Given instruction: Each entry that follows must be output without any deviation.

Material shown:
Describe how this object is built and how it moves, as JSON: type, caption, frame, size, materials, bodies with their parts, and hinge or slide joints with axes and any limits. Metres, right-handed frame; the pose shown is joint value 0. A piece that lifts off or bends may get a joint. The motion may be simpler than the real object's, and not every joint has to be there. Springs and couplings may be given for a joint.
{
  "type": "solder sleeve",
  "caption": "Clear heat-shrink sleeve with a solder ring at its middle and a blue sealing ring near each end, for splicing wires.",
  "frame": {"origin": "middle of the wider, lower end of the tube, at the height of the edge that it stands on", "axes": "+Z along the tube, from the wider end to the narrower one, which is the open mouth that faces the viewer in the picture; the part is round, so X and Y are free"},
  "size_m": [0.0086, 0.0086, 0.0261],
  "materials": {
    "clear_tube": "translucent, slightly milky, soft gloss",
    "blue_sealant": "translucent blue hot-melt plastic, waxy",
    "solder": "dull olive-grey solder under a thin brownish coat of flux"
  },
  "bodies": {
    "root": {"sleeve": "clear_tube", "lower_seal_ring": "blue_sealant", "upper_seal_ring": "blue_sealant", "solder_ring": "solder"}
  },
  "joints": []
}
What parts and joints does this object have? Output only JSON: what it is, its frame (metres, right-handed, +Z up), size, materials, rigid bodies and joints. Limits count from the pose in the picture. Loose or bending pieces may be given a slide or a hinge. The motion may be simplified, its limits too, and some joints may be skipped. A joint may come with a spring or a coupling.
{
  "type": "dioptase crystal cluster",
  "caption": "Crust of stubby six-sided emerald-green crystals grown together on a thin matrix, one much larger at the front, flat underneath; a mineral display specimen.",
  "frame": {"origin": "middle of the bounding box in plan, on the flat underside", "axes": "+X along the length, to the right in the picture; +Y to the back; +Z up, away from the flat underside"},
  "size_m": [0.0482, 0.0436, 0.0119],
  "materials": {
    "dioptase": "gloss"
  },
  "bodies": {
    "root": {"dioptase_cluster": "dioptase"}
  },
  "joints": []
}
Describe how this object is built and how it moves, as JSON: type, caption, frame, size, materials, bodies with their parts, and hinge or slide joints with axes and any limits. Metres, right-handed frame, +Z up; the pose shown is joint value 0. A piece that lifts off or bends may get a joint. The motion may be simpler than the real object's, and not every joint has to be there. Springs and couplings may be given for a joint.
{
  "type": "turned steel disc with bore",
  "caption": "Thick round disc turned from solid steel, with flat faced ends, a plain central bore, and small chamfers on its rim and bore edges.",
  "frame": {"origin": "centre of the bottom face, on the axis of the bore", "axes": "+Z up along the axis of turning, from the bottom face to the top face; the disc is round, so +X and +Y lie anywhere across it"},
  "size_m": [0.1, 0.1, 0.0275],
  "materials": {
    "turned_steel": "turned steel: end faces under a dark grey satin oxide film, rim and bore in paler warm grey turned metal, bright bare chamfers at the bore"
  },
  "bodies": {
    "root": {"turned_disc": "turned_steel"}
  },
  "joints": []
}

Task result:
Describe how this object is built and how it moves, as JSON: type, caption, frame, size, materials, bodies with their parts, and hinge or slide joints with axes and any limits. Metres, right-handed frame; the pose shown is joint value 0. A piece that lifts off or bends may get a joint. The motion may be simpler than the real object's, and not every joint has to be there. Springs and couplings may be given for a joint.
{
  "type": "solder sleeve",
  "caption": "Clear heat-shrink sleeve with a solder ring at its middle and a blue sealing ring near each end, for splicing wires.",
  "frame": {"origin": "middle of the wider, lower end of the tube, at the height of the edge that it stands on", "axes": "+Z along the tube, from the wider end to the narrower one, which is the open mouth that faces the viewer in the picture; the part is round, so X and Y are free"},
  "size_m": [0.0086, 0.0086, 0.0261],
  "materials": {
    "clear_tube": "translucent, slightly milky, soft gloss",
    "blue_sealant": "translucent blue hot-melt plastic, waxy",
    "solder": "dull olive-grey solder under a thin brownish coat of flux"
  },
  "bodies": {
    "root": {"sleeve": "clear_tube", "lower_seal_ring": "blue_sealant", "upper_seal_ring": "blue_sealant", "solder_ring": "solder"}
  },
  "joints": []
}
What parts and joints does this object have? Output only JSON: what it is, its frame (metres, right-handed, +Z up), size, materials, rigid bodies and joints. Limits count from the pose in the picture. Loose or bending pieces may be given a slide or a hinge. The motion may be simplified, its limits too, and some joints may be skipped. A joint may come with a spring or a coupling.
{
  "type": "dioptase crystal cluster",
  "caption": "Crust of stubby six-sided emerald-green crystals grown together on a thin matrix, one much larger at the front, flat underneath; a mineral display specimen.",
  "frame": {"origin": "middle of the bounding box in plan, on the flat underside", "axes": "+X along the length, to the right in the picture; +Y to the back; +Z up, away from the flat underside"},
  "size_m": [0.0482, 0.0436, 0.0119],
  "materials": {
    "dioptase": "gloss"
  },
  "bodies": {
    "root": {"dioptase_cluster": "dioptase"}
  },
  "joints": []
}
Describe how this object is built and how it moves, as JSON: type, caption, frame, size, materials, bodies with their parts, and hinge or slide joints with axes and any limits. Metres, right-handed frame, +Z up; the pose shown is joint value 0. A piece that lifts off or bends may get a joint. The motion may be simpler than the real object's, and not every joint has to be there. Springs and couplings may be given for a joint.
{
  "type": "turned steel disc with bore",
  "caption": "Thick round disc turned from solid steel, with flat faced ends, a plain central bore, and small chamfers on its rim and bore edges.",
  "frame": {"origin": "centre of the bottom face, on the axis of the bore", "axes": "+Z up along the axis of turning, from the bottom face to the top face; the disc is round, so +X and +Y lie anywhere across it"},
  "size_m": [0.1, 0.1, 0.0275],
  "materials": {
    "turned_steel": "turned steel: end faces under a dark grey satin oxide film, rim and bore in paler warm grey turned metal, bright bare chamfers at the bore"
  },
  "bodies": {
    "root": {"turned_disc": "turned_steel"}
  },
  "joints": []
}